PROBLEM: Repeat each line exactly, leaving nothing out.

DATA SUPPLIED:
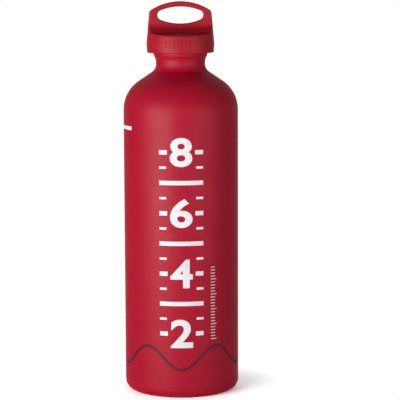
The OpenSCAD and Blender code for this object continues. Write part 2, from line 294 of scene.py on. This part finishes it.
bloomSize = 5 * mm
blackLook = dict(
    colour=(0.022, 0.022, 0.024), paler=(0.034, 0.034, 0.036), roughness=(0.42, 0.60),
    grainSize=0.3 * mm, grainDepth=0.008 * mm)
rubberLook = dict(
    colour=(0.018, 0.018, 0.018), paler=(0.035, 0.034, 0.033), roughness=(0.62, 0.80),
    grainSize=0.2 * mm, grainDepth=0.006 * mm)


def darkMaterial(name, colour, paler, roughness, grainSize, grainDepth):
    # Moulded black plastic or rubber with a matt grain and a faint bloom
    material = newMaterial(name, colour, roughness[0])
    place = objectPlace(material)
    fine = grain(material, place, grainSize, detail=2.0)
    bloom = grain(material, place, bloomSize)
    drive(material, "Base Color", blendColours(
        material, ramp(material, bloom, 0, 1), colour, paler))
    drive(material, "Roughness", ramp(material, fine, *roughness))
    drive(material, "Normal", relief(material, fine, grainDepth))
    return material


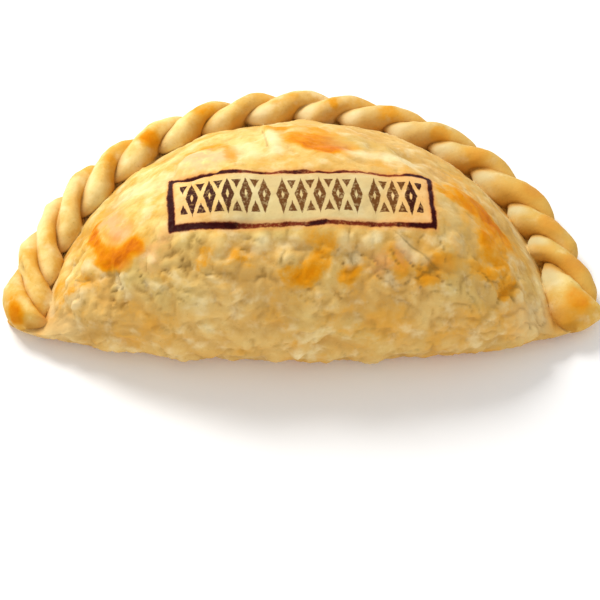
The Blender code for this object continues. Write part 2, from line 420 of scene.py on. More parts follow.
crustRelief = {
    # kinds of unevenness: how wide, how high, seed, and the share of it where the crust hardly puffed
    "swell": (11.0, 1.2, 9.3, 1.0),
    "pillow": (8.0, 1.4, 6.6, 0.4),
    "puff": (5.4, 0.7, 3.7, 0.0),
    "blister": (4.0, 0.9, 3.7, 0.35),
    "wrinkle": (2.0, 0.45, 5.1, 0.4),
    # and on the rope, where the last two run along the twist
    "ropeSwell": (5.0, 0.30, 1.3, 1.0),
    "ropeGrain": (2.2, 0.16, 8.8, 1.0),
    "ropePull": (1.0, 0.38, 2.4, 1.0),
    "ropeStreak": (0.4, 0.20, 6.1, 1.0),
    "warps": [(7.0, 2.4, (11.0, 23.0, 37.0)), (2.3, 0.7, (5.0, 17.0, 29.0))],  # bend the pattern
    "lift": (0.4, 3.5),  # no relief on the flat underside
    "frontStart": (-3.0, 5.0),  # below the stamp, where the crust puffed most
    "leftStart": ((36.0, 54.0), (-26.0, -14.0)),  # and low on the left
    "calmPuffs": 0.14,
    "leftPuffs": 0.5,
    "merged": (6.0, 41.0, -0.2, 0.4),  # some puffs have run together: patch size, seed and limits
    "broken": (5.0, 61.0, 0.02, 0.30),  # crevices come and go
    "crossBroken": (6.0, 51.0, 0.06, 0.36),
    "crackBroken": (4.0, 15.5, -0.5, 0.1),
    "creviceDepth": 0.4,
    "creviceWidth": (-0.14, -0.02),  # between the puffs, in puff sizes
    "veinWidth": (-0.09, 0.0),  # across them
    "lowCrevices": (0.35, -12.0, -6.0),  # fewer low on the front
    "bubbleEdge": (-1.15, -0.45),  # a bubble rises between these shares of its radius
    "bubbleFoot": (0.25, 0.8),  # and is sunk round its foot: share of its height, width
    "pressedFlat": 0.6,  # by the hot stamp
    "stampDepth": 0.14,
    "crackDepth": 0.4,
    "crackWidth": 0.5,
    "crackLip": (1.4, 0.8, 0.9),  # how far beside it, how wide, how high
    "ridgeHeight": 0.9,
    "ridgeWidth": 1.8,
    "tuckDepth": 0.6,
    "tuckWidth": 0.5,
    "tuckLip": (1.5, 0.9, 0.4),
    "ridge": [(-8.2, 46.0), (-7.0, 38.0), (-6.0, 31.0), (-5.6, 25.0)],
    "single": [  # bubbles and dimples that stand alone: middle, radius, height
        ((-22.5, 28.5), 8.2, 1.6),
        ((-55.6, 9.0), 2.8, 0.7),
        ((-50.6, 1.4), 3.0, 0.8),
        ((-53.4, -3.6), 4.4, 0.9),
        ((-58.9, 6.5), 2.4, 0.4),
        ((-8.5, -2.6), 2.6, 0.55),
        ((10.6, -2.6), 2.6, 0.35),
        ((17.3, -1.5), 2.8, 0.35),
        ((23.5, -1.6), 2.5, 0.35),
        ((13.2, -6.6), 2.6, 0.4),
        ((29.0, -4.2), 2.8, 0.5),
        ((-18.0, -2.6), 2.8, 0.5),
        ((-2.4, -5.8), 3.2, 0.6),
        ((37.5, 1.5), 2.8, 0.5),
        ((22.2, 30.0), 2.0, -0.5),
        ((15.7, 24.7), 1.8, -0.4),
        ((13.4, 32.0), 2.0, -0.4),
        ((18.7, 36.0), 2.6, -0.5),
        ((27.5, 35.0), 3.6, -0.8),
    ],
    "cracks": [
        [(-8.9, 42.0), (-8.3, 36.0), (-7.6, 30.5)],
        [(12.2, 0.4), (11.7, -3.0), (12.8, -6.2)],
        [(22.9, 0.4), (24.8, -0.9), (29.1, -3.1), (31.1, -4.4), (33.1, -5.6)],
        [(-57.4, 10.4), (-56.0, 7.4), (-54.4, 6.4), (-52.8, 7.6)],
        [(-53.2, -0.4), (-51.6, -1.6), (-49.6, -1.4)],
    ],
    "ropeFolds": [  # where the two ends of the rope are tucked in
        [(-70.3, 11.3, 8.2), (-69.3, 5.6, 9.0), (-67.7, 1.8, 9.2), (-66.6, 1.0, 9.2)],
        [(66.6, 9.2, 9.2), (68.2, 8.0, 9.2), (69.6, 6.4, 9.0), (71.0, 6.4, 8.6)],
        [(-64.2, 9.8, 4.4), (-63.5, 6.0, 4.6), (-63.1, 2.6, 4.8), (-62.9, -1.0, 5.0)],
        [(62.5, 16.0, 4.4), (62.9, 11.0, 4.4), (63.0, 5.9, 4.6)],
    ],
}

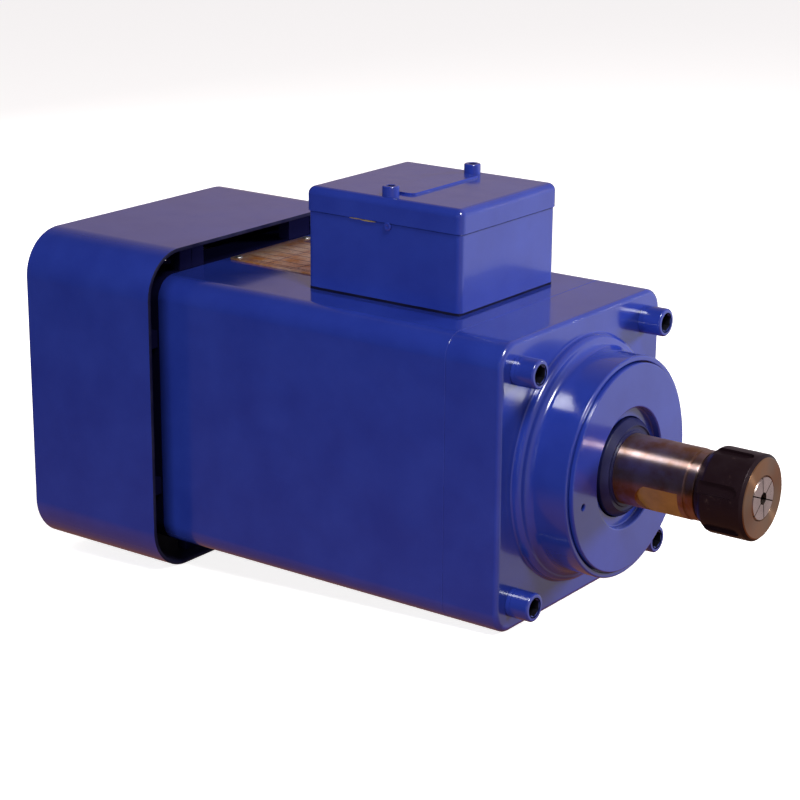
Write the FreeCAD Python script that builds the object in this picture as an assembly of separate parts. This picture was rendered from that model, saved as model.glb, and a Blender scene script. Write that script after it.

RESPONSE:
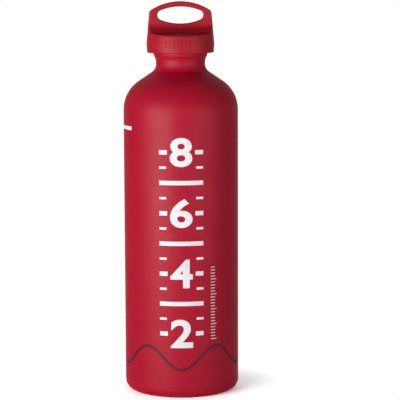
The OpenSCAD and Blender code for this object continues. Write part 2, from line 294 of scene.py on. This part finishes it.
bloomSize = 5 * mm
blackLook = dict(
    colour=(0.022, 0.022, 0.024), paler=(0.034, 0.034, 0.036), roughness=(0.42, 0.60),
    grainSize=0.3 * mm, grainDepth=0.008 * mm)
rubberLook = dict(
    colour=(0.018, 0.018, 0.018), paler=(0.035, 0.034, 0.033), roughness=(0.62, 0.80),
    grainSize=0.2 * mm, grainDepth=0.006 * mm)


def darkMaterial(name, colour, paler, roughness, grainSize, grainDepth):
    # Moulded black plastic or rubber with a matt grain and a faint bloom
    material = newMaterial(name, colour, roughness[0])
    place = objectPlace(material)
    fine = grain(material, place, grainSize, detail=2.0)
    bloom = grain(material, place, bloomSize)
    drive(material, "Base Color", blendColours(
        material, ramp(material, bloom, 0, 1), colour, paler))
    drive(material, "Roughness", ramp(material, fine, *roughness))
    drive(material, "Normal", relief(material, fine, grainDepth))
    return material


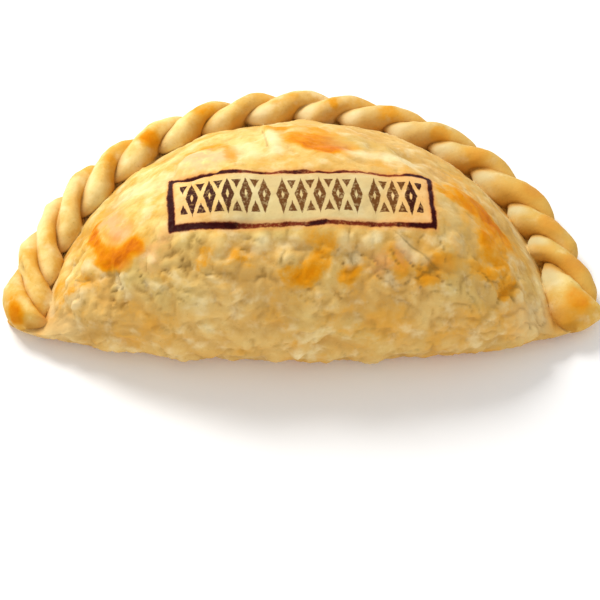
The Blender code for this object continues. Write part 2, from line 420 of scene.py on. More parts follow.
crustRelief = {
    # kinds of unevenness: how wide, how high, seed, and the share of it where the crust hardly puffed
    "swell": (11.0, 1.2, 9.3, 1.0),
    "pillow": (8.0, 1.4, 6.6, 0.4),
    "puff": (5.4, 0.7, 3.7, 0.0),
    "blister": (4.0, 0.9, 3.7, 0.35),
    "wrinkle": (2.0, 0.45, 5.1, 0.4),
    # and on the rope, where the last two run along the twist
    "ropeSwell": (5.0, 0.30, 1.3, 1.0),
    "ropeGrain": (2.2, 0.16, 8.8, 1.0),
    "ropePull": (1.0, 0.38, 2.4, 1.0),
    "ropeStreak": (0.4, 0.20, 6.1, 1.0),
    "warps": [(7.0, 2.4, (11.0, 23.0, 37.0)), (2.3, 0.7, (5.0, 17.0, 29.0))],  # bend the pattern
    "lift": (0.4, 3.5),  # no relief on the flat underside
    "frontStart": (-3.0, 5.0),  # below the stamp, where the crust puffed most
    "leftStart": ((36.0, 54.0), (-26.0, -14.0)),  # and low on the left
    "calmPuffs": 0.14,
    "leftPuffs": 0.5,
    "merged": (6.0, 41.0, -0.2, 0.4),  # some puffs have run together: patch size, seed and limits
    "broken": (5.0, 61.0, 0.02, 0.30),  # crevices come and go
    "crossBroken": (6.0, 51.0, 0.06, 0.36),
    "crackBroken": (4.0, 15.5, -0.5, 0.1),
    "creviceDepth": 0.4,
    "creviceWidth": (-0.14, -0.02),  # between the puffs, in puff sizes
    "veinWidth": (-0.09, 0.0),  # across them
    "lowCrevices": (0.35, -12.0, -6.0),  # fewer low on the front
    "bubbleEdge": (-1.15, -0.45),  # a bubble rises between these shares of its radius
    "bubbleFoot": (0.25, 0.8),  # and is sunk round its foot: share of its height, width
    "pressedFlat": 0.6,  # by the hot stamp
    "stampDepth": 0.14,
    "crackDepth": 0.4,
    "crackWidth": 0.5,
    "crackLip": (1.4, 0.8, 0.9),  # how far beside it, how wide, how high
    "ridgeHeight": 0.9,
    "ridgeWidth": 1.8,
    "tuckDepth": 0.6,
    "tuckWidth": 0.5,
    "tuckLip": (1.5, 0.9, 0.4),
    "ridge": [(-8.2, 46.0), (-7.0, 38.0), (-6.0, 31.0), (-5.6, 25.0)],
    "single": [  # bubbles and dimples that stand alone: middle, radius, height
        ((-22.5, 28.5), 8.2, 1.6),
        ((-55.6, 9.0), 2.8, 0.7),
        ((-50.6, 1.4), 3.0, 0.8),
        ((-53.4, -3.6), 4.4, 0.9),
        ((-58.9, 6.5), 2.4, 0.4),
        ((-8.5, -2.6), 2.6, 0.55),
        ((10.6, -2.6), 2.6, 0.35),
        ((17.3, -1.5), 2.8, 0.35),
        ((23.5, -1.6), 2.5, 0.35),
        ((13.2, -6.6), 2.6, 0.4),
        ((29.0, -4.2), 2.8, 0.5),
        ((-18.0, -2.6), 2.8, 0.5),
        ((-2.4, -5.8), 3.2, 0.6),
        ((37.5, 1.5), 2.8, 0.5),
        ((22.2, 30.0), 2.0, -0.5),
        ((15.7, 24.7), 1.8, -0.4),
        ((13.4, 32.0), 2.0, -0.4),
        ((18.7, 36.0), 2.6, -0.5),
        ((27.5, 35.0), 3.6, -0.8),
    ],
    "cracks": [
        [(-8.9, 42.0), (-8.3, 36.0), (-7.6, 30.5)],
        [(12.2, 0.4), (11.7, -3.0), (12.8, -6.2)],
        [(22.9, 0.4), (24.8, -0.9), (29.1, -3.1), (31.1, -4.4), (33.1, -5.6)],
        [(-57.4, 10.4), (-56.0, 7.4), (-54.4, 6.4), (-52.8, 7.6)],
        [(-53.2, -0.4), (-51.6, -1.6), (-49.6, -1.4)],
    ],
    "ropeFolds": [  # where the two ends of the rope are tucked in
        [(-70.3, 11.3, 8.2), (-69.3, 5.6, 9.0), (-67.7, 1.8, 9.2), (-66.6, 1.0, 9.2)],
        [(66.6, 9.2, 9.2), (68.2, 8.0, 9.2), (69.6, 6.4, 9.0), (71.0, 6.4, 8.6)],
        [(-64.2, 9.8, 4.4), (-63.5, 6.0, 4.6), (-63.1, 2.6, 4.8), (-62.9, -1.0, 5.0)],
        [(62.5, 16.0, 4.4), (62.9, 11.0, 4.4), (63.0, 5.9, 4.6)],
    ],
}

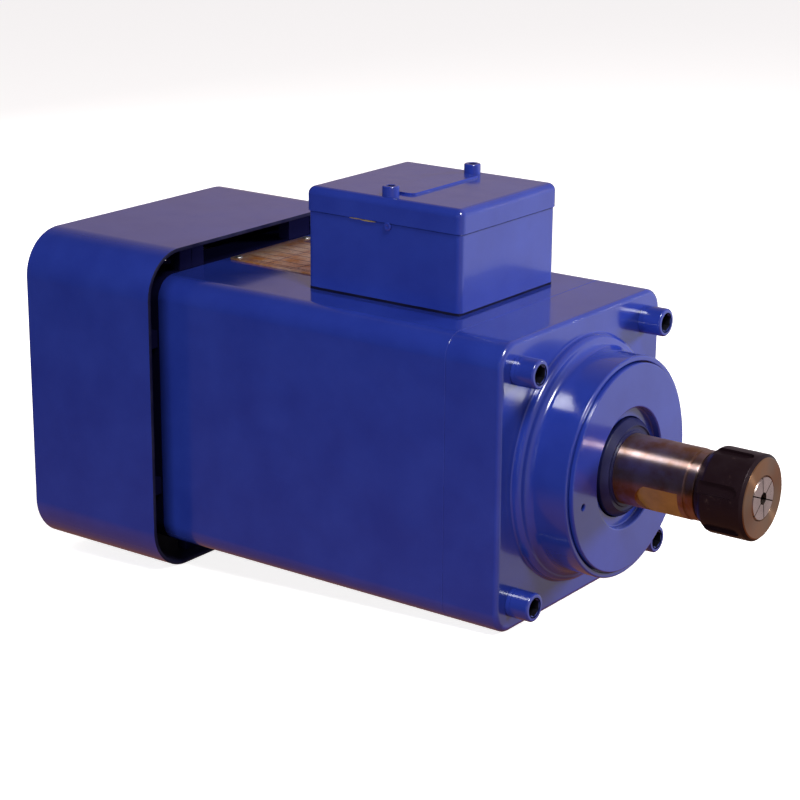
Write the FreeCAD Python script that builds the object in this picture as an assembly of separate parts. This picture was rendered from that model, saved as model.glb, and a Blender scene script. Write that script after it.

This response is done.